Where, for clarity, $a$ is the intercept and $b$ is the slope of the regression.

Parameter error estimation

The set of residuals $E$ can be defined as the set of differences between the original $y$-values and the $y$-values estimated by the regression using the original $x$-values as arguments:

\[E = \{\epsilon_i : \epsilon_i = y_i - \left(a + bx_i\right), \forall (x_i, y_i)\}\]

Then the variance of the regression model can be calculated as follows:

\[S_{y/x}^2 = \frac{1}{n-2} \sum_i \epsilon_i^2,\;\forall \epsilon_i\in E\]

And the variance of the slope $b$:

\[S^2_b = \frac{S_{y/x}^2}{\sum_i\left(x_i-\bar x\right)^2}\]

And the variance of the intercept $a$:

\[S^2_a = S_{x/y}^2\left(\frac{1}{n} + \frac{\bar x^2}{\sum_i\left(x_i - \bar x\right)^2}\right)\]

Note that the error $S$ (usually denoted $\sigma$, even when estimated) of either parameter is simply the square root of the respective variance.

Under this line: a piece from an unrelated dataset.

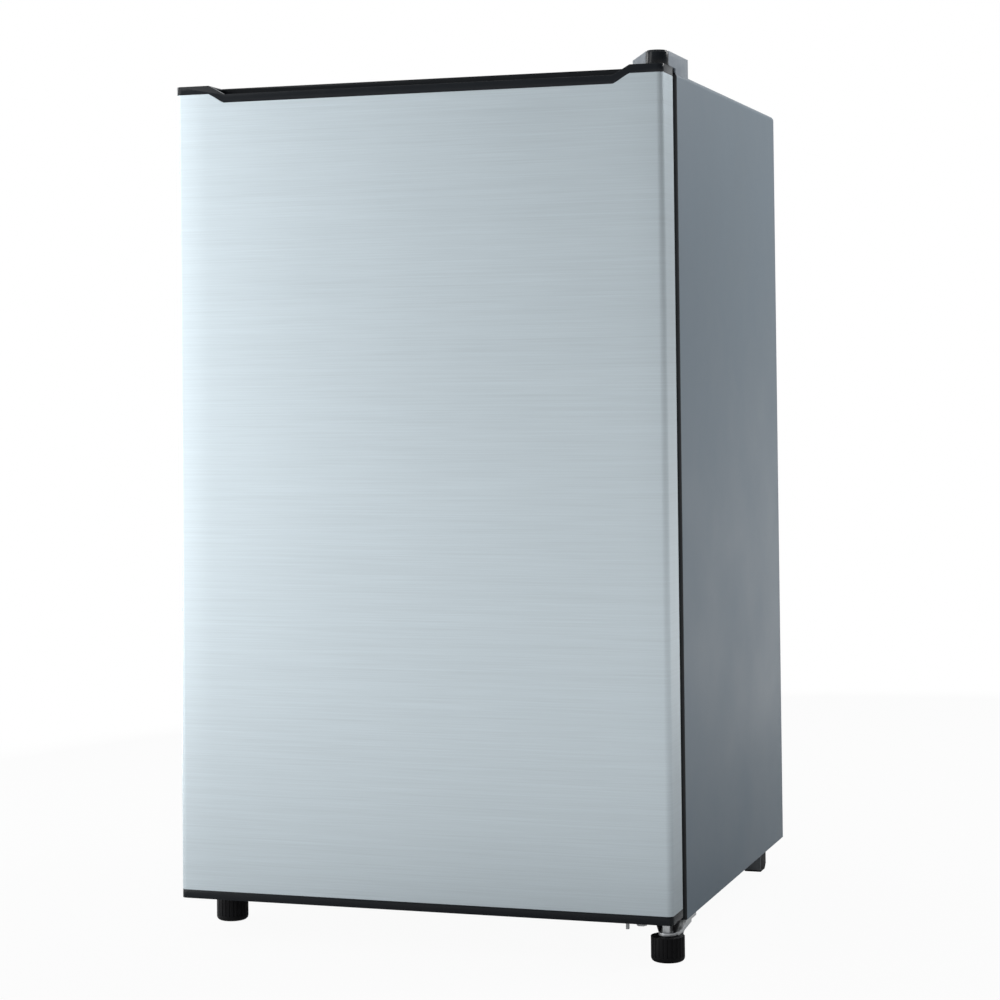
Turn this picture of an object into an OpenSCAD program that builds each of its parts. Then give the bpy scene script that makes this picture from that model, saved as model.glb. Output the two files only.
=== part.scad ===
// Single-door compact refrigerator: steel cabinet foamed round a plastic liner, a freezer box with
// its own flap, glass shelves, a crisper, lift-off door racks, and a compressor with a wire condenser.
// Frame: +Z up, the door faces -Y, +X to the right. The origin is on the floor, midway between the
// cabinet's sides and midway between the door's face and the condenser.

/* [Cabinet] */
// Width of the cabinet and of the door
body_w = 486; // [476:2:500]
// Depth of the steel cabinet without the door
cabinet_d = 438; // [434:2:450]
// Thickness of the foam in the side walls
foam_side = 34; // [30:1:36]
/* [Door] */
// Height of the door, cap to cap
door_h = 780; // [774:2:800]
// Thickness of the door's outer case
door_t = 38; // [37:1:40]
// Gap between the door's case and the cabinet, filled by the gasket
gasket_gap = 14; // [13:1:15]
// How far the grip notch drops below the top of the cap
notch_drop = 9; // [6:1:10]
// Radius of the door's front corners
door_r = 6; // [5:1:10]
/* [Stance] */
// Height of the door's lower edge above the floor
floor_gap = 36; // [36:1:38]
// Diameter of a levelling foot
foot_d = 31; // [28:1:32]
/* [Interior] */
// Height of the freezer box
freezer_h = 112; // [106:2:114]
// Height of the lower glass shelf above the floor
lower_shelf_z = 378; // [374:2:380]
// Height of the upper glass shelf above the floor
upper_shelf_z = 492; // [490:2:494]
/* [Condenser] */
// Number of tube passes in the condenser
passes = 12; // [8:2:12]
// Number of wires on each face of the condenser
wires = 22; // [10:2:24]

/* [Hidden] */
$fn = 48;

// Sheet and wall thicknesses
steel = 1.2;
plastic = 1.8;
skin = 0.8;
touch = 0.1;       // play between pieces of one body that only meet
through = 1;       // how far a cutting tool runs past a face
run = 0.05;        // radial clearance of a turning fit

// Colours
silver = [0.74, 0.79, 0.83];
cabinet_grey = [0.47, 0.51, 0.55];
black = [0.08, 0.09, 0.10];
white = [0.93, 0.94, 0.94];
zinc = [0.72, 0.74, 0.75];
copper = [0.72, 0.43, 0.26];

// Main planes
half = body_w / 2;
rear_out = 21;
y_front = -(door_t + gasket_gap + cabinet_d + rear_out) / 2;
y_door = y_front + door_t;
y_cab = y_door + gasket_gap;
y_rear = y_cab + cabinet_d;
z_door = floor_gap;
z_top = z_door + door_h;
z_cab = z_door - 5;
z_roof = z_top - 2;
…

Therefore when writing a technical paper where you produce “error bars” or $\pm$ standard deviation, calculate $\sigma = \sqrt{S^2}$ for each determined parameter.

Error propagation

Given the analytical model

\[y = f\left(x_1, x_2, ..., x_3\right)\]

Then the variance of the model is

\[\sigma^2_y = \sum_i \frac{\sigma^2_{\bar x, i}}{x_i}\left(\frac{\partial y}{\partial x_i}\right)^2\]